Second, as a follow-up to Florackis’s et al. (2015) study, we emphasize that the WOCB–CSP relationship is significantly more complex than previously considered by the existing theoretical and empirical literatures. Indeed, below a threshold of WOCB of around 14.7% (i.e. more or less one female director), the effect of WOCB on CSP is zero, or even negative, as shown in Figs. 2 and 3. We can notice that this is the case for almost 45% of sample firms. This finding is consistent with the token theory (Kanter, 1977a), which argues that solo or token women cannot significantly influence decisions made by the BoD and, ultimately, CSP. Furthermore, we find that from this threshold, the WOCB–CSP relationship is positive and significant, suggesting that WOCB can contribute to CSP (and CSR) via the various contributions suggested by the Agency and Resource dependence theories (Kirsch, 2018; Terjesen et al., 2009). Finally, beyond the threshold of 30% of WOCB, the positive effect of WOCB on CSP should be considered cautiously––Figs. 2 and 3––because only 3.89% of sample firms have more than three female directors on their boards. Consistent with Florackis et al. (2009) and Hamadi (2010), the few observations at the end of the distribution (see Fig. 1) prompts a certain prudence in interpreting the effect of WOCB on CSP in this area of the curve (see Region D in Fig. 2). In view of this, our study cannot neither confirm nor deny CMT (Kanter, 1977a; Konrad et al., 2008) that three female directors are likely to significantly influence CSR (e.g., Ben-Amar et al., 2017; Cook & Glass, 2018) and that three is a “magic number” (e.g., Jia & Zhang, 2013; Joecks et al., 2013). The semiparametric approach shows that a critical mass of WOCB on CSP is indistinguishable. In practice, given how few companies reach or exceed the 30% threshold, it is difficult to empirically validate CMT claims. We can suggest that the empirical results in this regard be treated with caution (e.g., Liu, 2018; Liu et al., 2014). Consequently, the semiparametric results offer a nuanced picture of WOCB–CSP relationship with significant departures from linearity, different faces of WOCB’s effect on CSP and some questions on critical.

The present study is important from theoretical, empirical and managerial perspectives. First, drawing on token (Kanter, 1977a) and critical mass theories (Childs & Krook, 2008; Kanter, 1977a), our study contribute to the existing theoretical literature (Byron & Post, 2016; Rao & Tilt, 2016) by providing further evidence of the WOCB–CSP relationship and offering a more complete picture, namely the non-linearity of the relationship. In essence, the effect of WOCB on CSP is a function of female representation on corporate boards. The link is not straightforward and perphaps double-edged (Triana et al., 2013). In so doing, this research responds to Rao and Tilt’s (2016) call, among others, who suggest that more studies are need to examine the extent to which WOCB actually influence CSP.

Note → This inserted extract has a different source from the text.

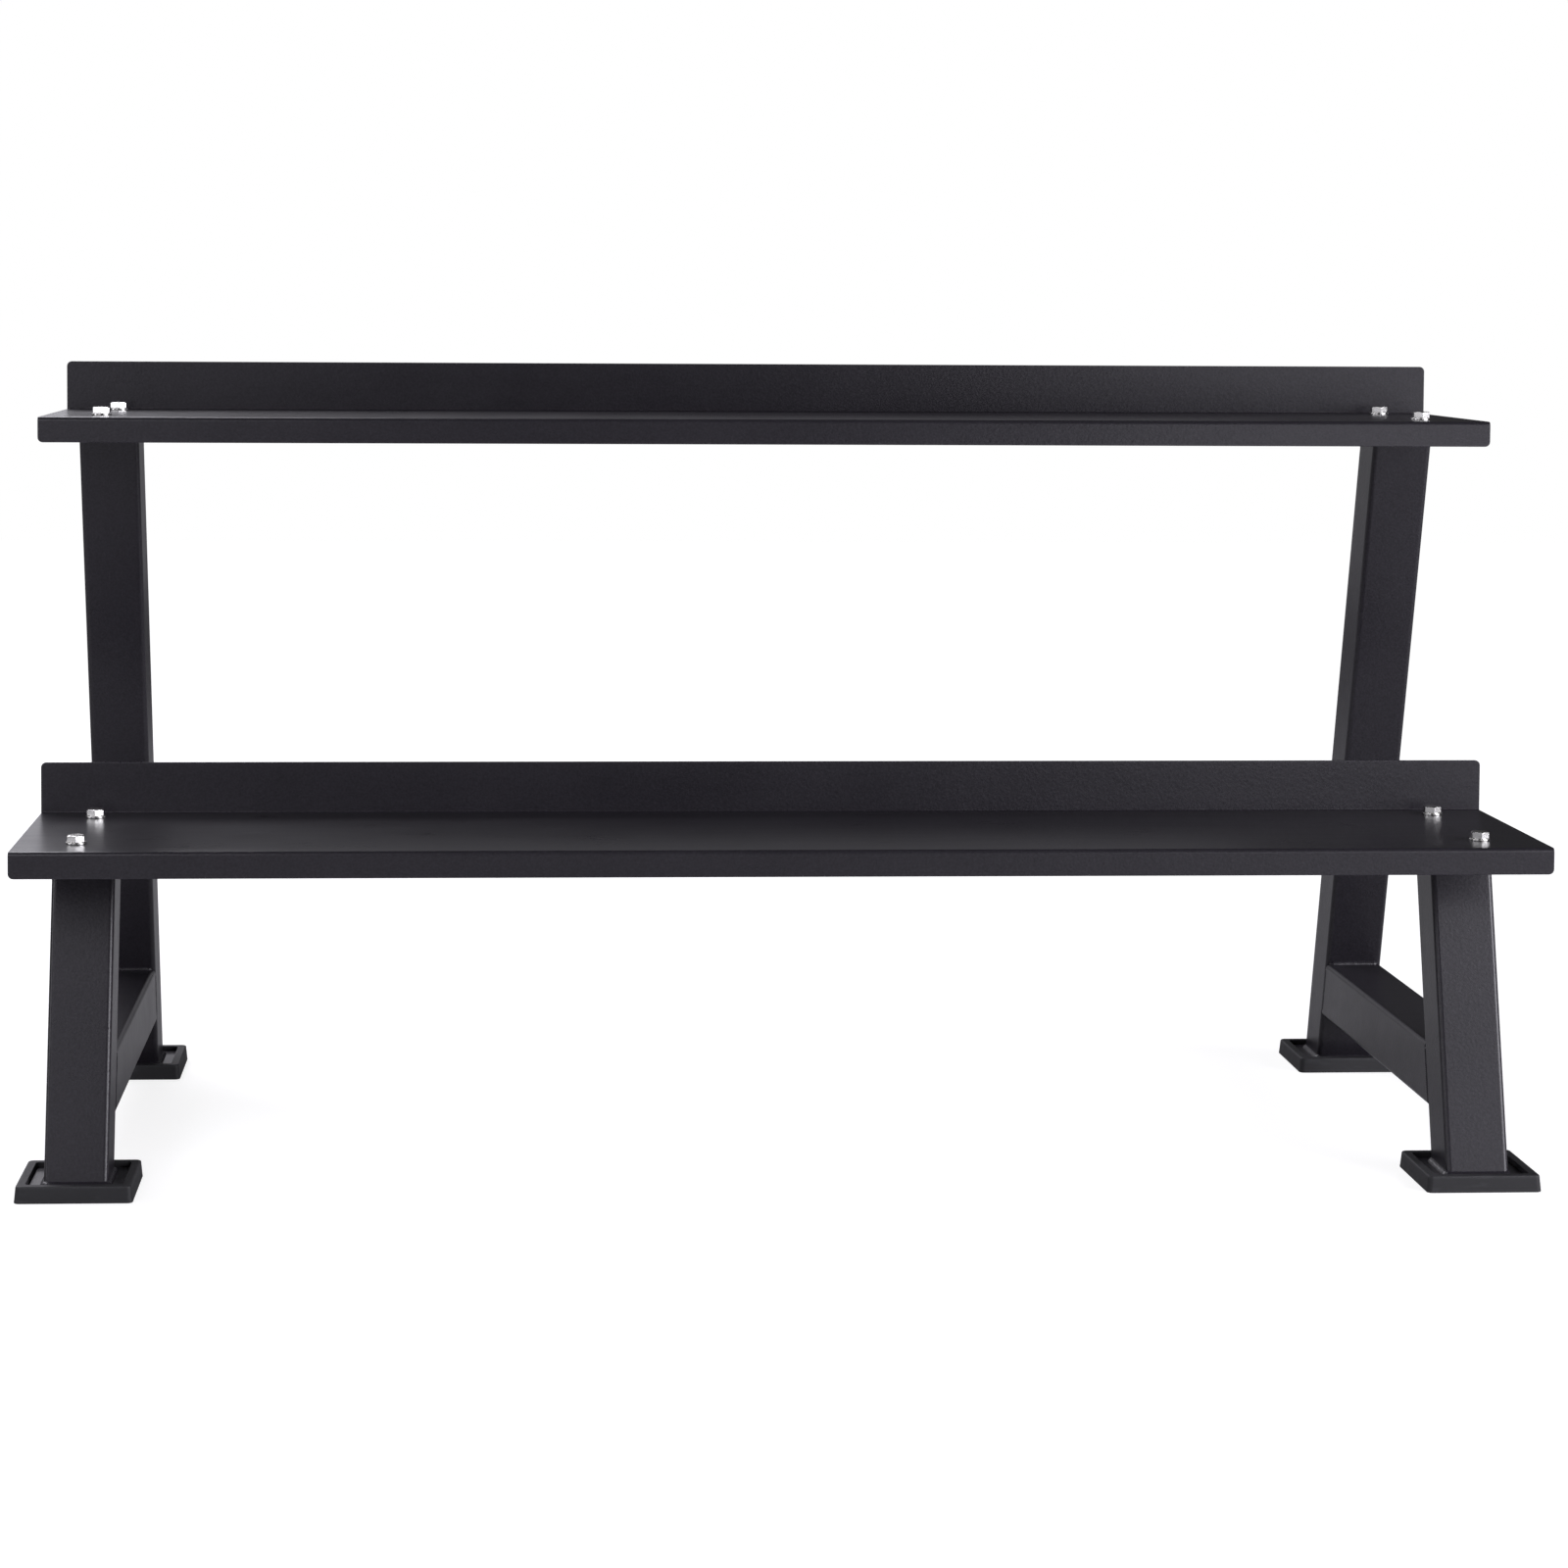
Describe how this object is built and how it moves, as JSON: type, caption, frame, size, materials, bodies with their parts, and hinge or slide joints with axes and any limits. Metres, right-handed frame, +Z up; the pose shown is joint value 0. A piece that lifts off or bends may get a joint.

Furthermore, empirically, an innovative econometric technique is used: semiparametric GAM specification, similar to Trinh et al. (2018). As underlined by Hamadi and Heinen (2015), the semiparametric approach is not a tool commonly used in financial econometrics or empirical finance. We argue that the semiparametric approach is particularly suitable and relevant, to the extent that the WOCB–CSP relationship is questionable. To our knowledge, this nonparametric approach has never been proposed in the literature. Furthermore, by using a sample of 384 firms and 3016 firm-year observations from a sample of companies belonging to Fortune 1000 ranked between 501 and 1000, this sample is significantly smaller than those of previous studies (e.g., Boulouta, 2013; Francoeur et al., 2019). Consequently, this sample adds fresh and relevant empirical evidence regarding WOCB–CSP relationship.

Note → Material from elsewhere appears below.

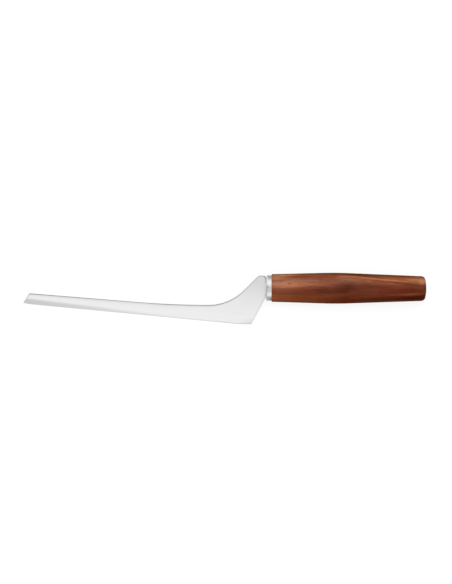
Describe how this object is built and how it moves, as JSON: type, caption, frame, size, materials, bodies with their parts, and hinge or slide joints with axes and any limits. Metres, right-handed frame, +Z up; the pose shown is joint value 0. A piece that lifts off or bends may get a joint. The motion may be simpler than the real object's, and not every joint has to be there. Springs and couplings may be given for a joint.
{
  "type": "cheese knife",
  "caption": "Cheese knife with a long, narrow, cranked steel blade, a short steel ferrule and an oval wooden handle, lying on its side.",
  "frame": {"origin": "centre of the knife's footprint, on the surface that it lies on", "axes": "+X along the handle, away from the blade; +Y across the knife, from the cutting edge towards the spine's side; +Z up. The knife lies on its left flank, rolled by about 16 degrees about X onto its heel, tip and handle, and pitched by about 1.5 degrees"},
  "size_m": [0.2996, 0.0372, 0.0189],
  "materials": {
    "blade_steel": "satin",
    "ferrule_steel": "polished",
    "handle_wood": "satin"
  },
  "bodies": {
    "root": {"blade": "blade_steel", "ferrule": "ferrule_steel", "handle": "handle_wood"}
  },
  "joints": []
}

Finally, from a managerial perspective, the present results are useful for investors, as surveys indicate that more and more investors are integrating CSR criterion into their investment policy (Eccles et al., 2011). The findings indicate how WOCB can improve CSP and how female directors may be a useful investment criterion.

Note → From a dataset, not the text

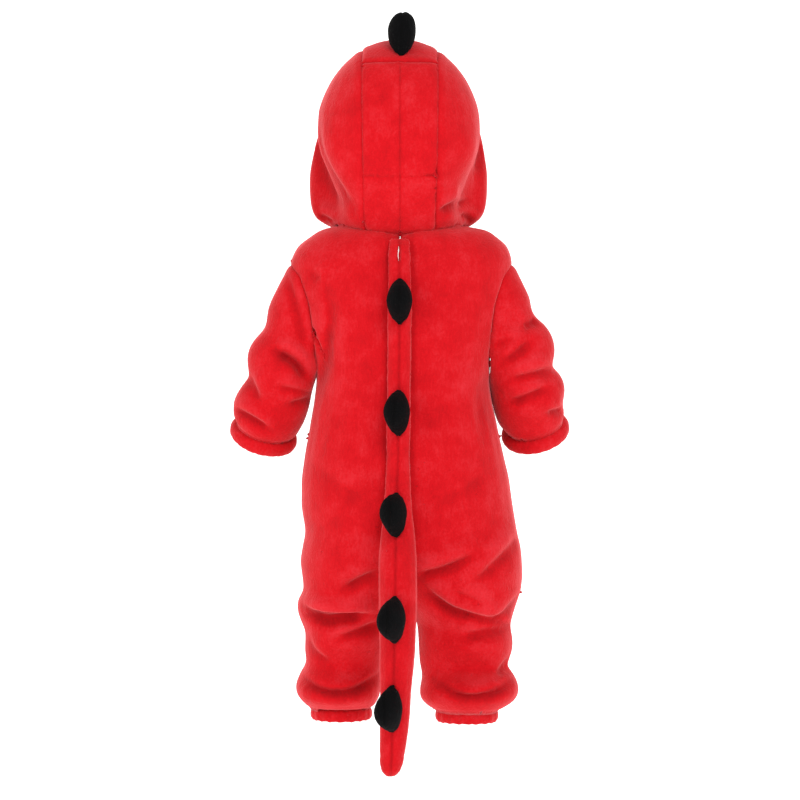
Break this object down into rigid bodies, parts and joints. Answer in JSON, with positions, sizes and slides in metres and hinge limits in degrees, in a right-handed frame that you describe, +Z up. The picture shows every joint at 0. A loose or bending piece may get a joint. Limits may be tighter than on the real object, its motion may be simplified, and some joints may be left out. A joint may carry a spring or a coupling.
{
  "type": "toddler hooded dragon onesie",
  "caption": "Hooded plush onesie for a toddler in the shape of a worn, standing body, with stuffed spikes up the back, a long stuffed tail and a front zip.",
  "frame": {"origin": "middle of the neck, level with the tops of the shoulders, where the garment hangs on its wearer", "axes": "+Z up the body to the crown of the hood, -Y out of the front where the zip is, +X to the wearer's left"},
  "size_m": [0.3906, 0.2756, 0.8476],
  "materials": {
    "red_plush": "short soft plush pile",
    "black_plush": "short soft plush pile",
    "white_filling": "loose polyester fibre",
    "zip_tape": "woven tape",
    "zip_metal": "plated and polished"
  },
  "bodies": {
    "garment": {"front_left": "red_plush", "front_right": "red_plush", "back_left": "red_plush", "back_right": "red_plush", "sleeve_left": "red_plush", "sleeve_right": "red_plush", "cuff_left": "red_plush", "cuff_right": "red_plush", "ankle_band_left": "red_plush", "ankle_band_right": "red_plush", "hood_side_left": "red_plush", "hood_side_right": "red_plush", "hood_crown": "red_plush", "hood_back_left": "red_plush", "hood_back_right": "red_plush", "hood_nape_left": "red_plush", "hood_nape_right": "red_plush", "spine_strip": "red_plush", "tail": "red_plush", "spike_hood": "black_plush", "spike_neck": "black_plush", "spike_back": "black_plush", "spike_seat": "black_plush", "spike_tail": "black_plush", "spike_tip": "black_plush", "slit_filling": "white_filling", "zip_tape_left": "zip_tape", "zip_tape_right": "zip_tape", "zip_slider": "zip_metal"},
    "zip_pull": {"zip_pull": "zip_metal"}
  },
  "joints": [
    {"name": "zip_pull_hinge", "type": "hinge", "parent": "garment", "child": "zip_pull", "pos_m": [0, -0.06846, -0.02319], "axis": [-1, 0, 0], "range_deg": [0, 150]}
  ]
}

This study is not without limitations. Perhaps most importantly, the evidence is based on US evidence (English-origin countries; see La Porta et al., 1998). As such, the findings may not be transposable to other geographical areas, since the US are behind regarding female representation on corporate boards (Cook & Glass, 2018), especially in comparison with Scandinavian countries. Moreover, this study focuses on large US listed companies. Further studies are, for instance, needed in small- and medium-sized enterprises (SMEs), as they are the backbone of the US economy – see the Office of the United States Trade Representative.